Exercising with Ankle Weights
Ankle weights add appealing intensity to any fitness routine, but unless they are used in a focused method of resistance training, the long-term side effects of using ankle weights are detrimental to one's overall health. Using ankle weights will increase the amount of calories burned in any given workout, but ankle weights are hard on the joints and make a poor substitute for weight-training.
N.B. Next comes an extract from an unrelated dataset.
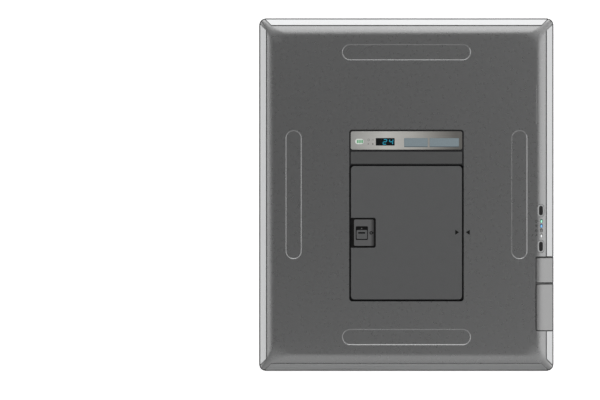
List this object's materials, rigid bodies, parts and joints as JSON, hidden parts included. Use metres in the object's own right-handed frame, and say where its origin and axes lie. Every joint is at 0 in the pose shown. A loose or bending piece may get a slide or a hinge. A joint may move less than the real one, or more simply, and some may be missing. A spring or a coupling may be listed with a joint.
{
  "type": "flat panel x-ray detector",
  "caption": "Thin wireless flat panel x-ray detector with a finger grip recess on each side, a removable latched battery pack, a small display, edge buttons, status lights and a cable flap.",
  "frame": {"origin": "middle of the imaging face, on the surface the detector lies on", "axes": "+X towards the buttons and the cable flap, +Y along the longer side towards the display end, +Z from the imaging face up through the back"},
  "size_m": [0.384, 0.46, 0.015],
  "materials": {
    "shell_paint": "satin dark grey coat on magnesium alloy",
    "trim_metal": "satin silver",
    "front_carbon": "carbon fibre laminate, satin",
    "frame_paint": "satin dark grey",
    "seal_rubber": "soft, matt",
    "screw_steel": "turned",
    "cushion_foam": "foam sheet",
    "sensor_glass": "thin glass with a sensor coat",
    "scintillator_layer": "white layer",
    "shield_sheet": "rolled lead alloy sheet",
    "base_alloy": "machined",
    "flex_film": "polyimide film",
    "circuit_board": "solder mask",
    "chip_black": "moulded",
    "can_steel": "tinned sheet",
    "display_plate": "brushed silver",
    "window_black": "clear hard coat over black",
    "gauge_white": "smoked clear plastic",
    "label_grey": "bare writing label",
    "strip_grey": "satin",
    "bay_black": "moulded",
    "contact_gold": "gold plated",
    "pack_grey": "satin moulded",
    "cell_foil": "foil pouch cells",
    "latch_grey": "satin moulded",
    "lock_grey": "satin moulded",
    "button_black": "satin rubber",
    "lens_green": "lit light pipe",
    "lens_blue": "lit light pipe",
    "lens_off": "unlit light pipe",
    "lens_white": "lit light pipe",
    "flap_grey": "satin moulded"
  },
  "bodies": {
    "housing": {"rear_shell": "shell_paint", "front_panel": "front_carbon", "front_frame": "frame_paint", "housing_seal": "seal_rubber", "edge_trim_top": "trim_metal", "edge_trim_bottom": "trim_metal", "edge_trim_left": "trim_metal", "edge_trim_right_upper": "trim_metal", "edge_trim_right_lower": "trim_metal", "housing_screws": "screw_steel", "panel_cushion": "cushion_foam", "sensor_panel": "sensor_glass", "scintillator": "scintillator_layer", "stack_cushion": "cushion_foam", "xray_shield": "shield_sheet", "base_plate": "base_alloy", "gate_flex": "flex_film", "gate_driver_board": "circuit_board", "readout_flex": "flex_film", "readout_board": "circuit_board", "main_board": "circuit_board", "main_board_chips": "chip_black", "board_shield_can": "can_steel", "power_board": "circuit_board", "wireless_module": "circuit_board", "antennas": "circuit_board", "display_board": "circuit_board", "seven_segment_display": "chip_black", "battery_level_leds": "lens_green", "display_bezel": "display_plate", "display_window": "window_black", "battery_window": "gauge_white", "memo_label_left": "label_grey", "memo_label_right": "label_grey", "bay_cover_strip": "strip_grey", "battery_bay": "bay_black", "battery_contacts": "contact_gold", "switch_board": "circuit_board", "status_lens_1": "lens_green", "status_lens_2": "lens_blue", "status_lens_3": "lens_off", "status_lens_4": "lens_white", "flap_hinge_pin": "screw_steel", "flap_bracket": "base_alloy", "cable_socket": "bay_black", "socket_pins": "contact_gold", "antenna_cover": "flap_grey"},
    "battery_pack": {"battery_case": "pack_grey", "battery_cover": "pack_grey", "battery_cells": "cell_foil", "protection_board": "circuit_board", "battery_terminal_pads": "contact_gold"},
    "battery_latch": {"latch_plate": "latch_grey", "latch_bolt": "bay_black"},
    "lock_slider": {"lock_slider": "lock_grey"},
    "power_button": {"power_button": "button_black"},
    "status_button": {"status_button": "button_black"},
    "connector_flap": {"connector_flap": "flap_grey"}
  },
  "joints": [
    {"name": "battery_pack_tilt", "type": "hinge", "parent": "housing", "child": "battery_pack", "pos_m": [0.0735, -0.049, 0.0124], "axis": [0, 1, 0], "range_deg": [0, 38]},
    {"name": "battery_latch_slide", "type": "slide", "parent": "battery_pack", "child": "battery_latch", "axis": [-1, 0, 0], "range_m": [0, 0.005]},
    {"name": "lock_slider_slide", "type": "slide", "parent": "battery_latch", "child": "lock_slider", "axis": [0, 1, 0], "range_m": [0, 0.004]},
    {"name": "power_button_press", "type": "slide", "parent": "housing", "child": "power_button", "axis": [0, 0, -1], "range_m": [0, 0.0006], "stiffness_N_per_m": 400},
    {"name": "status_button_press", "type": "slide", "parent": "housing", "child": "status_button", "axis": [0, 0, -1], "range_m": [0, 0.0006], "stiffness_N_per_m": 400},
    {"name": "connector_flap_hinge", "type": "hinge", "parent": "housing", "child": "connector_flap", "pos_m": [0.1709, -0.09845, 0.0128], "axis": [0, -1, 0], "range_deg": [0, 100]}
  ]
}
The body receives more benefits when cardiovascular training and ankles weights keep their separate identities. It is perfectly safe and even saves time to combine cardio and weights into one workout. Performing a set amount of bicep curls and military presses with manageable dumbbell weights while walking is different, though, than attaching more mass to the legs and taking that extra torque along for the entire ride. Joints, not muscles, end up swinging that little load, and joints are very susceptible to overuse injuries. It a person has an hour to exercise, it would be more beneficial to do 20-30 minutes of cardio followed by 20-30 minutes of weights.
Ankle weights give users a false sense of strength and stamina. To properly build and maintain muscle strength and bone density, a person needs to be pushing and pulling at least one-third to one-half of their body weight once or twice per week. That's the mimimum, and those numbers keep changing as more research about osteoporosis and muscle hypertrophy is revealed. Dinky, little ankle weights might elevate the heart rate more, but over time they will break the body down, dismantling it instead of improving it.
If you are loving your ankle weights, consider obesity's negative impact on joints. In addition to heart disease, diabetes and a chunk of other challenges, being overweight is hard on bones and joints. Obese individuals report more pain in their knees, elbows, hips, and spines. Being only 5-10 pounds overweight adds to the overall stress on a person's body. Underneath all that fat is some major muscle, but those muscles are indeed buried and overtaxed. If the goal is to lose weight in order to become healthier, why add ankle weight and increase the risk of having unhealthy joints?
The only instance in which ankle weights would be appropriate would be using them when you want a very slow, meditative walking workout (e.g.. 20 minutes or less every other day) or when the lowest setting on a weight machine is too difficult. In fact, it would be highly beneficial to attach weights to the ankles of a person who has very little knee strength. In the case of weak knees, do a set number of repetitions that specifically exercise the quadriceps, hamstrings, glutes, and inner thighs.
Water walking would be a better alternative for those who enjoy that sense of pushing or slugging through extra resistance. Public pools and community centers with water parks often invite walkers to join swimmers during open swim times. Some facilities have current channels, lovingly used by young children on floats and adults walking against the current for exercise.
While ankle weights put the stress into the ankle and knee joints, walking in water is a natural way to increase load and resistance to the entire limb and throughout the rest of the body. Unless you are using ankle weights for specific exercises or moving slowly and carefully with them, move on to heavier weight in a concentrated weight routine.